A: Originally, the calendar was set each month by the appearance of the new moon. Based on the testimony of witnesses, the Sanhedrin would declare that it was a new month. That is the first mitzvah given to the Jewish people. When they’re in Egypt, on Rosh Chodesh Nissan, God says to Moshe, “This is the first mitzvah I’m giving you: the Jewish people will declare, on the basis of testimony, the new month every month.” The Talmud tells us the length of the lunar month. It says that we have a tradition that God said to Moshe at Mount Sinai that the length of the lunar month is… and it gives us a number. Over the last 40 years, NASA, with its satellites and lasers and things like that, has measured the length of the lunar month, and out six decimal places, it’s the exact same number.

So the Sanhedrin would declare the new month and send out messengers throughout Israel and outside to the lands beyond. The communities within Israel would be notified most of the time; the information would get to them before the holidays. For example, Pesach and Sukkot start on the 15th of their respective months, so the riders could get everywhere in the land of Israel in time. Those holidays are the classic cases of the second day being needed outside the land of Israel but not inside the land of Israel.

Shavuot is 50 days after the first day of Pesach, so by that time, the messengers had 65 days and could reach everywhere in the inhabited world where the Jewish people lived. So why is there a second day of Shavuot outside the land of Israel? In fact, the Talmud points out that the Torah was given on the seventh day of Sivan. The holiday of Shavuot is celebrated in the land of Israel on the sixth day of Sivan and the next day, people are back at work. So, we’re the ones who are celebrating the holiday correctly. This is discussed at great length in the mystical works. The Zohar spends a lot of time talking about the fact that the second day of each holiday actually contains the theme of the holiday. On Shavuot, the second day is the day that celebrates both the giving of the Torah and also the fact that the vehicle for its dissemination was galut, paradoxically.

Two thousand years ago, in anticipation of going into exile, the Jewish people, under the leadership of Rabbi Hillel HaNasi, worked out the Jewish calendar for the next several thousand years. The Beit Din of that era went through the process of declaring each of the subsequent months individually. So why don’t we go back to the system of one day for each holiday everywhere? There are a couple of different layers to the answer that the Talmud gives: outside the land of Israel, our existence is a tenuous one. The second day is a statement of uncertainty; it’s a reflection of the fact that our lives in the galut are not ours and are not ours to control.
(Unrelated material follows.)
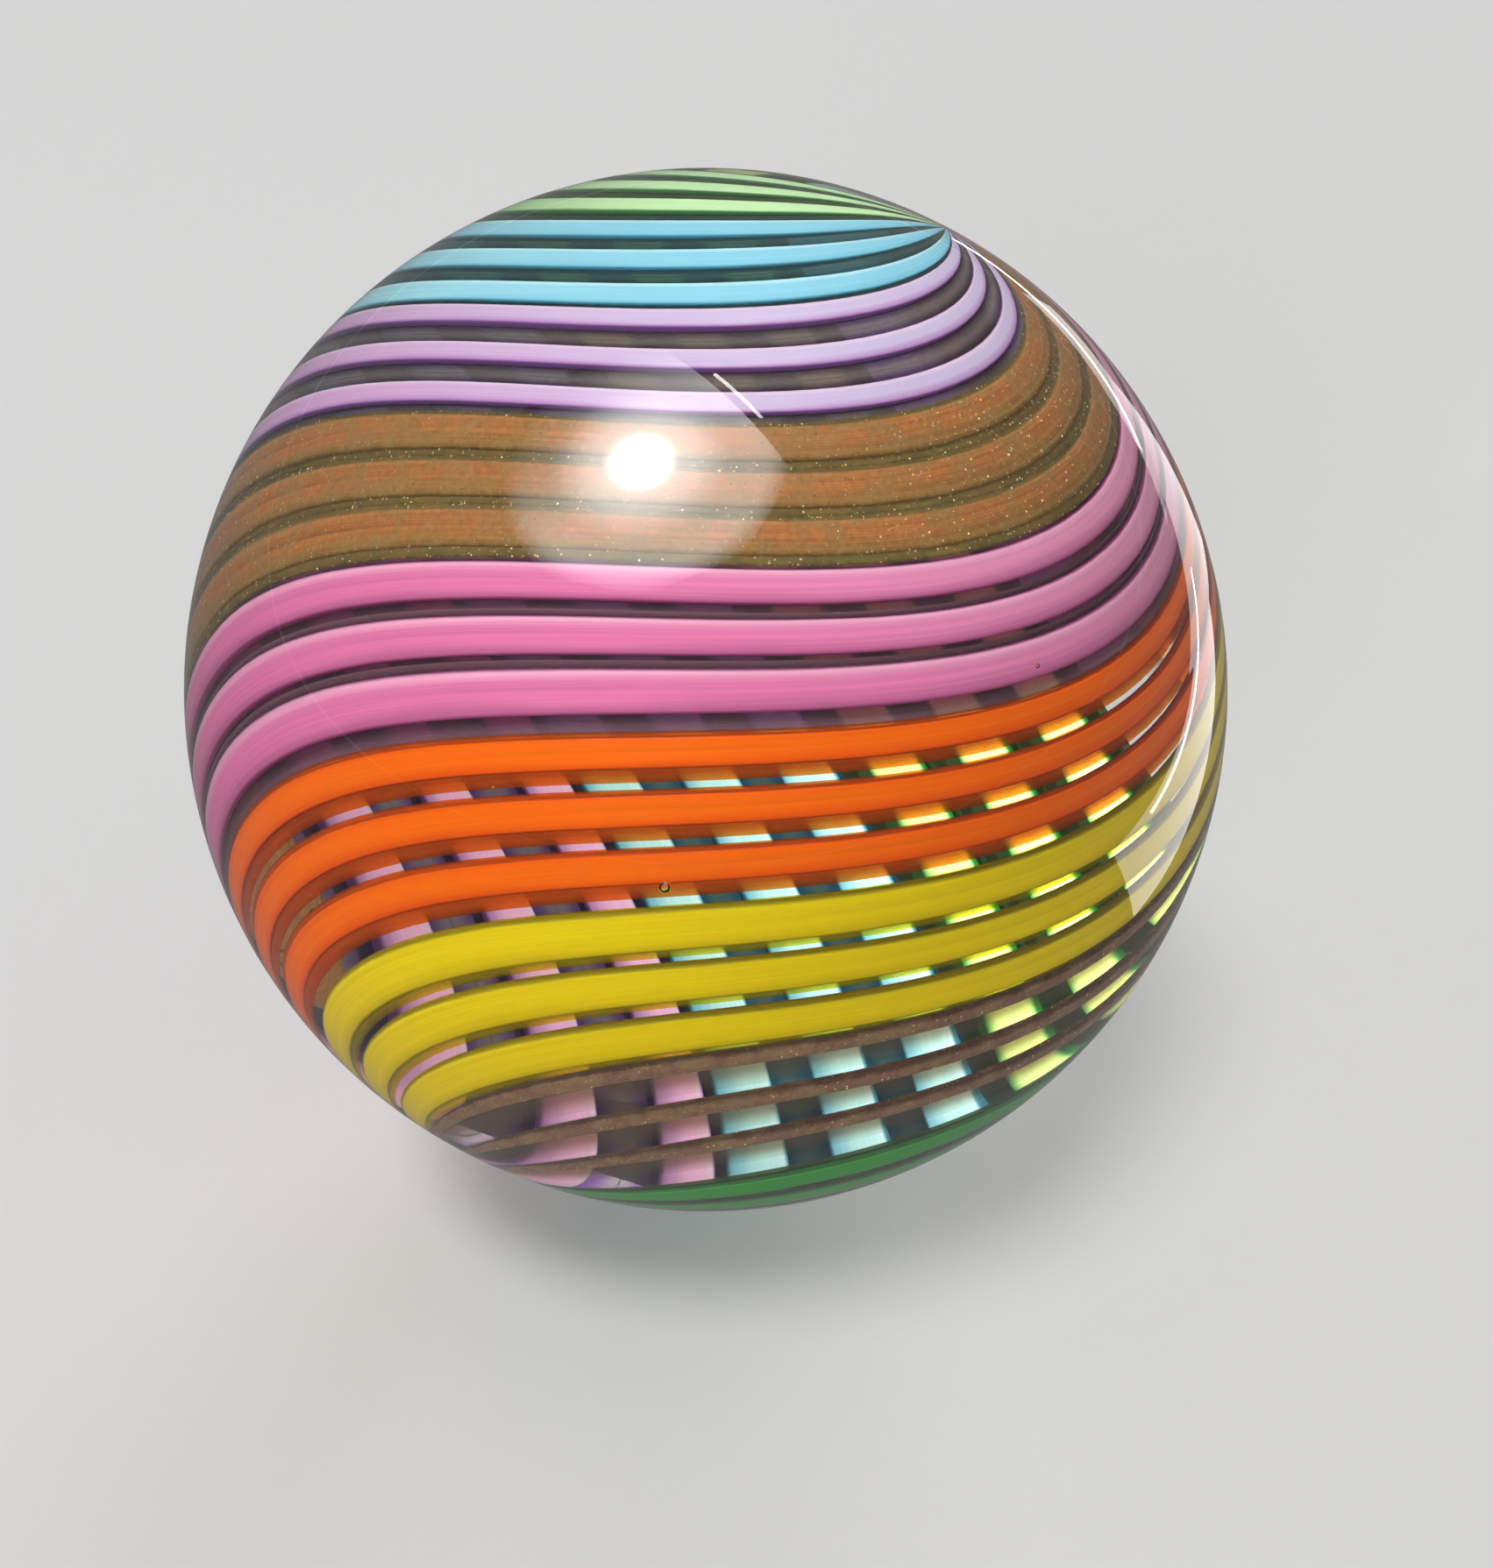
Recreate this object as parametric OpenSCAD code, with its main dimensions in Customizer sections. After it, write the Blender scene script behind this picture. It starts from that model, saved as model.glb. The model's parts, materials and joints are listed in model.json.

The Talmud says that you never know, in the course of Jewish history, when there are despots and tyrants and oppressors who are going to take away our control of the calendar or access to the calendar.

 

Q: Though it isn’t strictly a holiday, you include a listing for Parshat Zachor (Torah portion of “Remembrance”), which falls this year on March 19. Why?

A: Parshat Zachor is a perfect example of how the Torah looks at all of life. The portion is about remembering Amalek’s behavior towards us. The people of Amalek are the ultimate bad guys; they exist as a nation simply to negate what we represent. The Jewish people are a culture of life; we celebrate and affirm life, we contribute to it – everything that can be done to realize the potential that human beings possess and to recognize the sanctity, importance, and possibility of life, that’s what we’re all about. The culture that we’ve created, the rituals, mitzvot, and Torah study – everything is about life. And Amalek is the negation of that. They’re the ultimate culture of death and meaninglessness of everything. Anything we stand for, they stand in antithesis to that.

The Rambam says that anyone is an Amaleki if they rise up and stand in opposition to the Jewish people and what the Jewish people represent. But the Torah tells us time and time again that, when we look at the world, our job isn’t to say what they did wrong to us, but to see what we did wrong that we put ourselves into such a situation that the consequences of the world come back and hammer us.

So the lesson of Parshat Zachor and all of the exchange with Amalek is that they’re wicked, but we bear some responsibility. The Torah tells us that Timna approaches Avraham Avinu (the Patriarch Abraham) and says, “I would like to be a member of the Jewish people; I would like to marry into your family. You’re an illustrious, noble people and I see that God is with you.” It was decided she was not worthy to join. She nursed a tremendous resentment at having been rejected and she brought up her child and that whole line to exist to express its rage at being rejected by the Jewish people.

So, the Talmud looks at Adolph Hitler-type people, and it says, “As wicked as these people are, what responsibility do we bear in what happened; what did we do wrong?” That’s an amazing thing that only the most spiritual of nations could do: spend its whole life beating itself up and judging itself by an incredibly harsh measuring stick, to say, “We bear some responsibility and we have to do better.” The theme of Parshat Zachor and the whole episode is to remind us that, every time we interact with Amalek, we always have to turn inward and see what role we played in causing this problem.

If the Jewish people pursues its God-given destiny – our job is to be a light unto the nations, a kingdom of priests living lives of holiness, which is demanding and exhausting, but that’s the responsibility and privilege we were given and that’s what we’re supposed to do – then we exist outside of nature and are impervious to the ravages of time and natural forces of decay and destruction. Conversely, when we shirk that awesome responsibility – when we aspire to live like “all the other nations” – the universe is swift and unrelenting in bringing those forces of decay and destruction to bear on us, as has happened several terrible, painful, heartbreaking times throughout 3,700 years of Jewish history.

But we can do it. We’re descended from heroes and heroines of the human spirit and we possess the spiritual strength to be “a kingdom of priests and a holy nation.”